■ **PROMPT**
The material below holds a span beginning at the line with "Continue the three.js" and ending at the line with "CUT_RIM = (0.24, 0.33, 0.06)". Quote that span exactly, both ends included, and only that span.

■ **Modeling code records**
--------------------------------------------------

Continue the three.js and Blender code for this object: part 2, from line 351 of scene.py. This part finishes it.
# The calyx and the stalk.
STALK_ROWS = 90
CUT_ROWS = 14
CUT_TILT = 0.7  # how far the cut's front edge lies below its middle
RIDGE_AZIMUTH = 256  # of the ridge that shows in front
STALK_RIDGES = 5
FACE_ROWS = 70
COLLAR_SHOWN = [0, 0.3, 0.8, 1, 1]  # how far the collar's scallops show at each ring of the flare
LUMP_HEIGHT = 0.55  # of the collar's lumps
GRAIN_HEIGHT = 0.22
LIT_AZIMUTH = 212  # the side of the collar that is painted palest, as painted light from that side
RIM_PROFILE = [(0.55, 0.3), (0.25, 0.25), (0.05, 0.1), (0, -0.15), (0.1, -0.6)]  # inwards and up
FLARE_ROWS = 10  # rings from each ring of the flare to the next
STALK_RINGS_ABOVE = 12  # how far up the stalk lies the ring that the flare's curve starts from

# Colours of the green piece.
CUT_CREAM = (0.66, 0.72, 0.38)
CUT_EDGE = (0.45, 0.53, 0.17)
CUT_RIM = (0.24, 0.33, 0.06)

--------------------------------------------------

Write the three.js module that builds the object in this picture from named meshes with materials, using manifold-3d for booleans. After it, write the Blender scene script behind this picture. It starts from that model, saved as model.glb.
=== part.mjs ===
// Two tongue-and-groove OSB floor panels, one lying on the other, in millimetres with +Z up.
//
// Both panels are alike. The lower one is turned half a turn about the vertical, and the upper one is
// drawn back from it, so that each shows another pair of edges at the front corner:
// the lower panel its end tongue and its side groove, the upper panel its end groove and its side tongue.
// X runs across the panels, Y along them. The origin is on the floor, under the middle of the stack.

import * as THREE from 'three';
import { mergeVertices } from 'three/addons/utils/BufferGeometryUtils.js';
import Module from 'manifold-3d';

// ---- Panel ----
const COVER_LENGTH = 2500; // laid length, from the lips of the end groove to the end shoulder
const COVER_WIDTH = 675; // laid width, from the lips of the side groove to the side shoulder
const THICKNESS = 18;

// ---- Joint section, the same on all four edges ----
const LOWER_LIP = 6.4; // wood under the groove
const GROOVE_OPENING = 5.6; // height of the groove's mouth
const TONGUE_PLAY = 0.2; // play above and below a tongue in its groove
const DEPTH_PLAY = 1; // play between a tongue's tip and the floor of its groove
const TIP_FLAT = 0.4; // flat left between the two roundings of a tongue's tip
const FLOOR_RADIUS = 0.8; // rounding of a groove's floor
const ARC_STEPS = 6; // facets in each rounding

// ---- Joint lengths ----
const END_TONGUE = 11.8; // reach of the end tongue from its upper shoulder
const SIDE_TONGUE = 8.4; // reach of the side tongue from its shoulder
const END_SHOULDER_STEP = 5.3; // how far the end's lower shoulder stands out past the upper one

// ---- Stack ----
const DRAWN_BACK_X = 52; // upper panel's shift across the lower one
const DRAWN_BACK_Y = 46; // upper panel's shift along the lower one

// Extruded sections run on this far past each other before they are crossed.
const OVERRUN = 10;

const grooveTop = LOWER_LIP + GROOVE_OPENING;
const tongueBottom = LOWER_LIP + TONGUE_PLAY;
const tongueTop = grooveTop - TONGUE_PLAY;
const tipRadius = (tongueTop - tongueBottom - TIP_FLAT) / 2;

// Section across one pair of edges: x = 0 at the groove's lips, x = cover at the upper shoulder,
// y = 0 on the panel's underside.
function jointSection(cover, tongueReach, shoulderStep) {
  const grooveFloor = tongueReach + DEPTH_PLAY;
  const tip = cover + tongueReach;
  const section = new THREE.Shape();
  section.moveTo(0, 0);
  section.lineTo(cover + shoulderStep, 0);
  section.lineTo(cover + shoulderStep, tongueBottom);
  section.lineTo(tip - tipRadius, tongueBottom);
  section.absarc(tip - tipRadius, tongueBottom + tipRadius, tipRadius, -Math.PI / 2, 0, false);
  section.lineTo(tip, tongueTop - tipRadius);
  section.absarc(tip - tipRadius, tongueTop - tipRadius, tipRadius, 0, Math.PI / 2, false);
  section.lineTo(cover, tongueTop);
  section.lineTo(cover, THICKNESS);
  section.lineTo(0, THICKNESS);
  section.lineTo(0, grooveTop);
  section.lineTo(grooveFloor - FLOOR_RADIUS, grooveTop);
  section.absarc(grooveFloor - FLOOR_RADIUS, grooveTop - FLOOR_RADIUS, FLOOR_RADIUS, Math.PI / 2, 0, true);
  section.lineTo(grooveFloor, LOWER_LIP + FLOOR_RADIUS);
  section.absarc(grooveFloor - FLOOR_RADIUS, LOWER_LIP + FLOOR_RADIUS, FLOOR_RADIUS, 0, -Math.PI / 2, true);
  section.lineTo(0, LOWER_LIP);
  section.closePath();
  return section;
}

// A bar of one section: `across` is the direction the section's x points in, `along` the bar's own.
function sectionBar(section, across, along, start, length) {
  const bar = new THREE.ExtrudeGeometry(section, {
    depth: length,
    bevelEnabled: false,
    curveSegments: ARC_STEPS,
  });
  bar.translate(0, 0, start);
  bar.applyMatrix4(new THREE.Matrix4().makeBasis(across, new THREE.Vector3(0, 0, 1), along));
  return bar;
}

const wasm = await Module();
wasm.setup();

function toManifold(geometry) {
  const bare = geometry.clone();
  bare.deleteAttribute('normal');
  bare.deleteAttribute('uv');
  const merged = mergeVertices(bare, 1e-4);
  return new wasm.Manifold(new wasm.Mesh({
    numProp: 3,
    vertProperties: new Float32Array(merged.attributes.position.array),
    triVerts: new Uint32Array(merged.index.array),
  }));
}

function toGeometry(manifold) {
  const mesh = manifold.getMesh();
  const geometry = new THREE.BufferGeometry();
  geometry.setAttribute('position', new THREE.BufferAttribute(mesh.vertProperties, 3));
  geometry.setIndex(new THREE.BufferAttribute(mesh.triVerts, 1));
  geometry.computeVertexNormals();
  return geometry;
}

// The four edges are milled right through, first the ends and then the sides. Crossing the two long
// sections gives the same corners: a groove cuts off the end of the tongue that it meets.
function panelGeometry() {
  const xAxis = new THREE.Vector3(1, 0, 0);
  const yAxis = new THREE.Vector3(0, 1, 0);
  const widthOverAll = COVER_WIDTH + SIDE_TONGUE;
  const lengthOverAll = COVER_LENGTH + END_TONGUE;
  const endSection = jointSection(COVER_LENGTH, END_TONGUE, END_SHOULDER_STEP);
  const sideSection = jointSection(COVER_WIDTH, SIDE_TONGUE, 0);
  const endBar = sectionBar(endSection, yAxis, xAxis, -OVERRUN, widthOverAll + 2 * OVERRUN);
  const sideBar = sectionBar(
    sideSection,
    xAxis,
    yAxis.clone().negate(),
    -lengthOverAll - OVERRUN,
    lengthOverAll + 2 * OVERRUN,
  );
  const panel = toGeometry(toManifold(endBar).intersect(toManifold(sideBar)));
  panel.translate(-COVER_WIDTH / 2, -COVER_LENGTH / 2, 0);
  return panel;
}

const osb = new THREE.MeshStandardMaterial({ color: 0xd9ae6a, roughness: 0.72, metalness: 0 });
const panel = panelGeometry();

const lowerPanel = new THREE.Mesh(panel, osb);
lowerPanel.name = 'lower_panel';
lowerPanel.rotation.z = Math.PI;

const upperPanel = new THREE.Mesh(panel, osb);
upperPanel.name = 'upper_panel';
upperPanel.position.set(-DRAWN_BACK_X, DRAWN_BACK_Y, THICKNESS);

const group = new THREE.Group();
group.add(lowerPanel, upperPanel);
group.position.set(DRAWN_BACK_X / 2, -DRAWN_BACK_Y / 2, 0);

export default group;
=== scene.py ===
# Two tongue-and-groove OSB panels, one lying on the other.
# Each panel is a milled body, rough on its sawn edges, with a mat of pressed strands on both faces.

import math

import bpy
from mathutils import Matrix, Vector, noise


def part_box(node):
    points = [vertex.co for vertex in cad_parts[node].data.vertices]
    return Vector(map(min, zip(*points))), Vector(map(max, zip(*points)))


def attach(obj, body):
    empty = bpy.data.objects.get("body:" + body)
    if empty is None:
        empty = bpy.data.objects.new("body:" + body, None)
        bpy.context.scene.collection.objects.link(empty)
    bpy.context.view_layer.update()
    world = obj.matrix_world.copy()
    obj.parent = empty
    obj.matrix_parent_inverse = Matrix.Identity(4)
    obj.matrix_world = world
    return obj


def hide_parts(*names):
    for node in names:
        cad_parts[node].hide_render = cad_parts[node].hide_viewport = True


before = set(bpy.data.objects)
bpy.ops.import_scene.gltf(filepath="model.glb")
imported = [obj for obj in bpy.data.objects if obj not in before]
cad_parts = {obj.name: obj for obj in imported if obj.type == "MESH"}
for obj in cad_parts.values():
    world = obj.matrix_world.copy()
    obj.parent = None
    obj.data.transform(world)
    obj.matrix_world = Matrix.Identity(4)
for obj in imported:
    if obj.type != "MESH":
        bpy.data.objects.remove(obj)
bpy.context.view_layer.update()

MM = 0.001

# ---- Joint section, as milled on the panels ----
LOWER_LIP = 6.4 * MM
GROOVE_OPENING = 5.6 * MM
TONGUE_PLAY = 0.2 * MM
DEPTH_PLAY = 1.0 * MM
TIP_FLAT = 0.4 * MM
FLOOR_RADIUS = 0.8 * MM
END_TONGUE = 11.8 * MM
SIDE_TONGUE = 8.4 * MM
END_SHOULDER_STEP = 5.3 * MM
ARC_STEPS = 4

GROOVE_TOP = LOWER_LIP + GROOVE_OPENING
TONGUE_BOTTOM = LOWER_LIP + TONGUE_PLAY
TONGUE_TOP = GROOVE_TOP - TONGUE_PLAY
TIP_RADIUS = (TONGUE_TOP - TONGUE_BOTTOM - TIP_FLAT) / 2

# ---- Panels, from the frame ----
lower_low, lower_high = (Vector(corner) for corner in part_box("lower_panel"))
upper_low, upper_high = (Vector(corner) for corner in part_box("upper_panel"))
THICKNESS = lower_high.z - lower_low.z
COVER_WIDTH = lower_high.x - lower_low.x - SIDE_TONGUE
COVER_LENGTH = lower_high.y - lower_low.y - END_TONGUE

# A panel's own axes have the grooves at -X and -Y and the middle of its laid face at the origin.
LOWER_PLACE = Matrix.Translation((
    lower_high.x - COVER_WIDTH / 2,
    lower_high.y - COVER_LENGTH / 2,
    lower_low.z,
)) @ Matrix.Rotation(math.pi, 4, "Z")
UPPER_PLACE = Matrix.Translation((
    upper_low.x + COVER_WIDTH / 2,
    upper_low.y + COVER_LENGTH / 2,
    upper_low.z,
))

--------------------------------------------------

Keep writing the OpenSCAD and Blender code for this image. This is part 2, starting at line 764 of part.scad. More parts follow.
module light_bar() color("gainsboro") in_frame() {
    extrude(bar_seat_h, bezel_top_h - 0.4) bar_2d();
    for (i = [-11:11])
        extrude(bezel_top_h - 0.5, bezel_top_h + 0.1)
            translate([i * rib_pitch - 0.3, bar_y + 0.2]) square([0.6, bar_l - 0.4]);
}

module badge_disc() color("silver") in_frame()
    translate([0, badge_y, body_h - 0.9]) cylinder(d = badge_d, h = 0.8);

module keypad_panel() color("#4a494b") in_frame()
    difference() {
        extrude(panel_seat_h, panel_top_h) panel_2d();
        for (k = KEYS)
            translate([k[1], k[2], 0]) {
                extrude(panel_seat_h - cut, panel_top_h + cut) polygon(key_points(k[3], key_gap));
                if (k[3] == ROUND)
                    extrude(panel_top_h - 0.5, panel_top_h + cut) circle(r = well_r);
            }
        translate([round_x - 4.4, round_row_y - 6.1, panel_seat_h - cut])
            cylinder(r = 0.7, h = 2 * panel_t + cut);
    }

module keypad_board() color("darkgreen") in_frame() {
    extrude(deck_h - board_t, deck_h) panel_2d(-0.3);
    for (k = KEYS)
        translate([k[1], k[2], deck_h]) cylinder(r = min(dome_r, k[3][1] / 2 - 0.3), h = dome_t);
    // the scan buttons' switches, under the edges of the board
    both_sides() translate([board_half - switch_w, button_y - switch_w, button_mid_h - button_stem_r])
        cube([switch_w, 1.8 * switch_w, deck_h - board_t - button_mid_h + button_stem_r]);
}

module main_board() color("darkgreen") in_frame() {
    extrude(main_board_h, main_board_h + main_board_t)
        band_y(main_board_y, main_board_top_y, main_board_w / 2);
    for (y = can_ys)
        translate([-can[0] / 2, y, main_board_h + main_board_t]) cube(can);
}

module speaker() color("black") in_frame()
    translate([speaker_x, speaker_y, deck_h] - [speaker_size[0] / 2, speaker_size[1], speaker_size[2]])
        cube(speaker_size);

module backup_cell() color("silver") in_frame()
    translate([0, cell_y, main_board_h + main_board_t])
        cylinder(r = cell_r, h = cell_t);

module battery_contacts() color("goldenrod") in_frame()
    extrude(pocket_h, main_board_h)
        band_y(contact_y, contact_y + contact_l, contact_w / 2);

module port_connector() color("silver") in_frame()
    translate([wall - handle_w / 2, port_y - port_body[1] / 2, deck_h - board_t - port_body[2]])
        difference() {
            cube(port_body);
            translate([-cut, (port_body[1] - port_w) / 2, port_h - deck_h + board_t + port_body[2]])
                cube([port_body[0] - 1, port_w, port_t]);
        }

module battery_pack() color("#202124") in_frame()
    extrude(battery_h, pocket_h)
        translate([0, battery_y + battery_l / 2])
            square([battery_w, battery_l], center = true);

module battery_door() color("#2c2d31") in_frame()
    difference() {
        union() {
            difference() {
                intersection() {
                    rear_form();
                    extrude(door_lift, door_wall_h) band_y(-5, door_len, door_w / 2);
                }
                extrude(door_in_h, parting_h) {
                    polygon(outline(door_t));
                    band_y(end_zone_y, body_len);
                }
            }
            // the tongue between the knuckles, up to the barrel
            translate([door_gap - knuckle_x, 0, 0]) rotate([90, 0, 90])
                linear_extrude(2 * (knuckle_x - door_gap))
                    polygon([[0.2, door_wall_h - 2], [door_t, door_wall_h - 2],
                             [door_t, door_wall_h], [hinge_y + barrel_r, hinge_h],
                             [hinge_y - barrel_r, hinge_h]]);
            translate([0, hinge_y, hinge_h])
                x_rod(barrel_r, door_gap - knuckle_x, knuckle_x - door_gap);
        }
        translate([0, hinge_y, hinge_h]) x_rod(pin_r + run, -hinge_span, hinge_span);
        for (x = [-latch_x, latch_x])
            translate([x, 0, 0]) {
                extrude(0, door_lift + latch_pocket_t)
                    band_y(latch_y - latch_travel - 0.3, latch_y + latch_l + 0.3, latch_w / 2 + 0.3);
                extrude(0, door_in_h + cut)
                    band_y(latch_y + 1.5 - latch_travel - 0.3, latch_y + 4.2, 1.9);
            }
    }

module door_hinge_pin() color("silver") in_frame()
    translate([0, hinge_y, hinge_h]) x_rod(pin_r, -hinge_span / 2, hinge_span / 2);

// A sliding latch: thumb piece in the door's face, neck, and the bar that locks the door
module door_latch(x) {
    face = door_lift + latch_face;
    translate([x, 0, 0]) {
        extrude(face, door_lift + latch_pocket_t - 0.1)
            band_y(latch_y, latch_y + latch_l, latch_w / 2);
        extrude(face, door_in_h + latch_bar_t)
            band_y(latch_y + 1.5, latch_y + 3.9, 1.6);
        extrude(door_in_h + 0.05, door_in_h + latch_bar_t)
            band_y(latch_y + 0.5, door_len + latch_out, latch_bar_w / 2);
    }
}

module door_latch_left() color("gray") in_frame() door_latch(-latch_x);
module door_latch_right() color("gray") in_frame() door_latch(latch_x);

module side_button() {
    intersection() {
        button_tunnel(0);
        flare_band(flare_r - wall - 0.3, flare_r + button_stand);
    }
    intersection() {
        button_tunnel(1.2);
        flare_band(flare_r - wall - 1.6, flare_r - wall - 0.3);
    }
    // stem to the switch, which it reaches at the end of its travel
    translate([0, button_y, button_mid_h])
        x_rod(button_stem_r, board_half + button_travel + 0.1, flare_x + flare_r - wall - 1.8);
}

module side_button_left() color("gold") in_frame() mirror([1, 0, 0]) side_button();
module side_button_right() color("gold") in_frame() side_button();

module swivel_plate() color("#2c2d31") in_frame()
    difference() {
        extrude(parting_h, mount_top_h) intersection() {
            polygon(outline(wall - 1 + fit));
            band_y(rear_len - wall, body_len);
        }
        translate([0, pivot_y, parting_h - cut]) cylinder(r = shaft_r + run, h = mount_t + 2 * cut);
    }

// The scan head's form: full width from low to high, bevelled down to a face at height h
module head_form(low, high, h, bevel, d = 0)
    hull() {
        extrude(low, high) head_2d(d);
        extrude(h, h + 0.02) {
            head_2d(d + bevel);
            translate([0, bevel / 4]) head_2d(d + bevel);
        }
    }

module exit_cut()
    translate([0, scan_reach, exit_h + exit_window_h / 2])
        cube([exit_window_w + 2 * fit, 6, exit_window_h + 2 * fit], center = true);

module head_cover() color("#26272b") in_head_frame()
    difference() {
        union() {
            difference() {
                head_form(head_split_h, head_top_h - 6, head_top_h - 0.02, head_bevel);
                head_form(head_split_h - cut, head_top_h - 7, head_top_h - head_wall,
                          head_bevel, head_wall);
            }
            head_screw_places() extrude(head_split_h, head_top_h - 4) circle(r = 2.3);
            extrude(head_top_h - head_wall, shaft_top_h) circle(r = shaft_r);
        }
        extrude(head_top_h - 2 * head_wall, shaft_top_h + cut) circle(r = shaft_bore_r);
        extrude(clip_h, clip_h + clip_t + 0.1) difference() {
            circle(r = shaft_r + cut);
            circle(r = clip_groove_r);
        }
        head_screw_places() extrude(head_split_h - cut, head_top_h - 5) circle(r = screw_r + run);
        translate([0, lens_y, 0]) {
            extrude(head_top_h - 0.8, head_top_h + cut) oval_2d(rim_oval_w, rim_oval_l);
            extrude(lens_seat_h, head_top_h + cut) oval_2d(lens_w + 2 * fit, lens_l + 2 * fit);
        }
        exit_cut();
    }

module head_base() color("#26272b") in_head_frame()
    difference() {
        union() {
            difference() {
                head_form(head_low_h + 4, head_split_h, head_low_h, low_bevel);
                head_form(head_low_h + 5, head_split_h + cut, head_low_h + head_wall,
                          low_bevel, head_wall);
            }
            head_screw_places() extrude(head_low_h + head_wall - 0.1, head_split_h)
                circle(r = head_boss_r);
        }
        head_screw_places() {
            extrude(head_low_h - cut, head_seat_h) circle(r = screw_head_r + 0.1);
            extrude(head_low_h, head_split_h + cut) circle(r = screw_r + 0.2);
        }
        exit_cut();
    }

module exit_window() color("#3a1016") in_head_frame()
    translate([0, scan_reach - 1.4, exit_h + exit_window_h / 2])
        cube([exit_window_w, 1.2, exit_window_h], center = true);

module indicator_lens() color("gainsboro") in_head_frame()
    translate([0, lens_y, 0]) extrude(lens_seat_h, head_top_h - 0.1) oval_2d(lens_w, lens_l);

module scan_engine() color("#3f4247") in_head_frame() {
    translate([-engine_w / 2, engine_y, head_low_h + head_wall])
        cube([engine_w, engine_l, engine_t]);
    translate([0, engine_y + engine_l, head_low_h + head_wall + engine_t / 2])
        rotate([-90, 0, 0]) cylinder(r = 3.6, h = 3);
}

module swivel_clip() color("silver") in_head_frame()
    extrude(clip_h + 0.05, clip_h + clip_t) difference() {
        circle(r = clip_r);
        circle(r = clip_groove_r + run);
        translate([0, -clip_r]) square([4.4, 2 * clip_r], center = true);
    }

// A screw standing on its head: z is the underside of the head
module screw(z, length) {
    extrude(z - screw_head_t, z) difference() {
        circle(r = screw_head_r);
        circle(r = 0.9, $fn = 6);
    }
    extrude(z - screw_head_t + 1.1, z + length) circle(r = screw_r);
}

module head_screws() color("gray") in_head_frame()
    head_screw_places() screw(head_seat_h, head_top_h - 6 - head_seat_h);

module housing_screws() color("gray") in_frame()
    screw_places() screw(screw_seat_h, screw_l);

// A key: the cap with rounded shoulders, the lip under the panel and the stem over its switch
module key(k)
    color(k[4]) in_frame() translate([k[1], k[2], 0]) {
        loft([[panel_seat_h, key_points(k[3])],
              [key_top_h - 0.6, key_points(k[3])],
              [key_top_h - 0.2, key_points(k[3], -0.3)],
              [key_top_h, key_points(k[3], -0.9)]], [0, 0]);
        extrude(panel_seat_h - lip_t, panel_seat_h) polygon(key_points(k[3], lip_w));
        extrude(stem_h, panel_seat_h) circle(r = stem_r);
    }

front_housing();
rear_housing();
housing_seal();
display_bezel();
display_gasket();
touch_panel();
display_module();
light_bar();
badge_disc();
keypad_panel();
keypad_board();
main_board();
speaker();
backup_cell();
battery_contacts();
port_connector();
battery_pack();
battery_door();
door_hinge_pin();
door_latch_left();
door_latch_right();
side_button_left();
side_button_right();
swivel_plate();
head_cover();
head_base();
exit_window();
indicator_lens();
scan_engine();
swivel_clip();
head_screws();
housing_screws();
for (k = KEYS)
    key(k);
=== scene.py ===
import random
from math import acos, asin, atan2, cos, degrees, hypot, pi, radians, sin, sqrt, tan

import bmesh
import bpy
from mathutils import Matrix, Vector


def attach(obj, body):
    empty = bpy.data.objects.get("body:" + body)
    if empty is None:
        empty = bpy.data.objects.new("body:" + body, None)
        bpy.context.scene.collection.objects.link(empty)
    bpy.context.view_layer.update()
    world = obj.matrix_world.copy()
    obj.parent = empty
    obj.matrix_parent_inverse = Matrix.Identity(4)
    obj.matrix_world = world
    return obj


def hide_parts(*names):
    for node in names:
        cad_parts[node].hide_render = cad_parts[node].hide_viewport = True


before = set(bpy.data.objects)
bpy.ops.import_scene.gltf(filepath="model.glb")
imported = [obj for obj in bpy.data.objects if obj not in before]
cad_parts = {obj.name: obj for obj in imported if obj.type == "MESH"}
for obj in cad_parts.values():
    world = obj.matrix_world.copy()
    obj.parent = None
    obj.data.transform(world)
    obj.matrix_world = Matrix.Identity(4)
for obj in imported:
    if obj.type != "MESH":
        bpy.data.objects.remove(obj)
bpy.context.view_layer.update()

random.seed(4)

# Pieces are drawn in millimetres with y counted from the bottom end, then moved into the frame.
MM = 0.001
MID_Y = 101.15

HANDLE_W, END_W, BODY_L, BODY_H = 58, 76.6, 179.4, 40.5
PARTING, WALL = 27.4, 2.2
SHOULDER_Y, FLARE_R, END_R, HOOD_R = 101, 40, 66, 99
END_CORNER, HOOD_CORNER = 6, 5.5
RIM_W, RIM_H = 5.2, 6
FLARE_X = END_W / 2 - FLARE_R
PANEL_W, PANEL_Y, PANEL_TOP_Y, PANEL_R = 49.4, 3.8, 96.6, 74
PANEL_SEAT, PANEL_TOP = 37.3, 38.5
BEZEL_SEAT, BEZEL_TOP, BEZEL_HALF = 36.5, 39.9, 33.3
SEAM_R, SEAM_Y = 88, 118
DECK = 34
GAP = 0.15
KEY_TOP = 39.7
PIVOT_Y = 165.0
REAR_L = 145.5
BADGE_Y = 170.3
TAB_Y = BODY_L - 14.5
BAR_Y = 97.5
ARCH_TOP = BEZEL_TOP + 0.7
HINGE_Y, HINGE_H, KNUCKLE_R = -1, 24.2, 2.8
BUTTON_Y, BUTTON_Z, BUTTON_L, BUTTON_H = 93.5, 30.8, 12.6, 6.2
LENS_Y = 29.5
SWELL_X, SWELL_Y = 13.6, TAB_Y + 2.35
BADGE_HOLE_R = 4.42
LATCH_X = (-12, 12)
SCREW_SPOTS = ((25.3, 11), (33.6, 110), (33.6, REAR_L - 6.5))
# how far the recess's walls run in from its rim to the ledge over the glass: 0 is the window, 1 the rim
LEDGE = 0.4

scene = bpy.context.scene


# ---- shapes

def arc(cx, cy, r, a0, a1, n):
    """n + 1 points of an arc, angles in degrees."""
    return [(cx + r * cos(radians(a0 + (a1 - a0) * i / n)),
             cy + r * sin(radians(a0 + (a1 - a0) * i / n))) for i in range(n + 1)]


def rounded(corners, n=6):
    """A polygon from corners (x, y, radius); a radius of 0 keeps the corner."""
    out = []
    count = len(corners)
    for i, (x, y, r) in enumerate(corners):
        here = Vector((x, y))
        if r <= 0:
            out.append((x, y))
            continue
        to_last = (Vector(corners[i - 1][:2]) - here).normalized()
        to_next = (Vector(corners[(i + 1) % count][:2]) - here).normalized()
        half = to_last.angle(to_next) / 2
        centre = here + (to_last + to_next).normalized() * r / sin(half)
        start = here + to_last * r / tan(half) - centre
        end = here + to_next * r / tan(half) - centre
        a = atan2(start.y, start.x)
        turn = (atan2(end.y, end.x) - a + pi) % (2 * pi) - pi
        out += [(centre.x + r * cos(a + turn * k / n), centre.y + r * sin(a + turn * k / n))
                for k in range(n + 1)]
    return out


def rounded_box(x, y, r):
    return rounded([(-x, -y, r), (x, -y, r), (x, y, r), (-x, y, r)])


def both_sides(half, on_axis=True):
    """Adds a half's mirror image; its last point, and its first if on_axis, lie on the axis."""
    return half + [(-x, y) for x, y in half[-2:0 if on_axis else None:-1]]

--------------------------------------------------

■ **FULL OUTPUT**
Continue the three.js and Blender code for this object: part 2, from line 351 of scene.py. This part finishes it.
# The calyx and the stalk.
STALK_ROWS = 90
CUT_ROWS = 14
CUT_TILT = 0.7  # how far the cut's front edge lies below its middle
RIDGE_AZIMUTH = 256  # of the ridge that shows in front
STALK_RIDGES = 5
FACE_ROWS = 70
COLLAR_SHOWN = [0, 0.3, 0.8, 1, 1]  # how far the collar's scallops show at each ring of the flare
LUMP_HEIGHT = 0.55  # of the collar's lumps
GRAIN_HEIGHT = 0.22
LIT_AZIMUTH = 212  # the side of the collar that is painted palest, as painted light from that side
RIM_PROFILE = [(0.55, 0.3), (0.25, 0.25), (0.05, 0.1), (0, -0.15), (0.1, -0.6)]  # inwards and up
FLARE_ROWS = 10  # rings from each ring of the flare to the next
STALK_RINGS_ABOVE = 12  # how far up the stalk lies the ring that the flare's curve starts from

# Colours of the green piece.
CUT_CREAM = (0.66, 0.72, 0.38)
CUT_EDGE = (0.45, 0.53, 0.17)
CUT_RIM = (0.24, 0.33, 0.06)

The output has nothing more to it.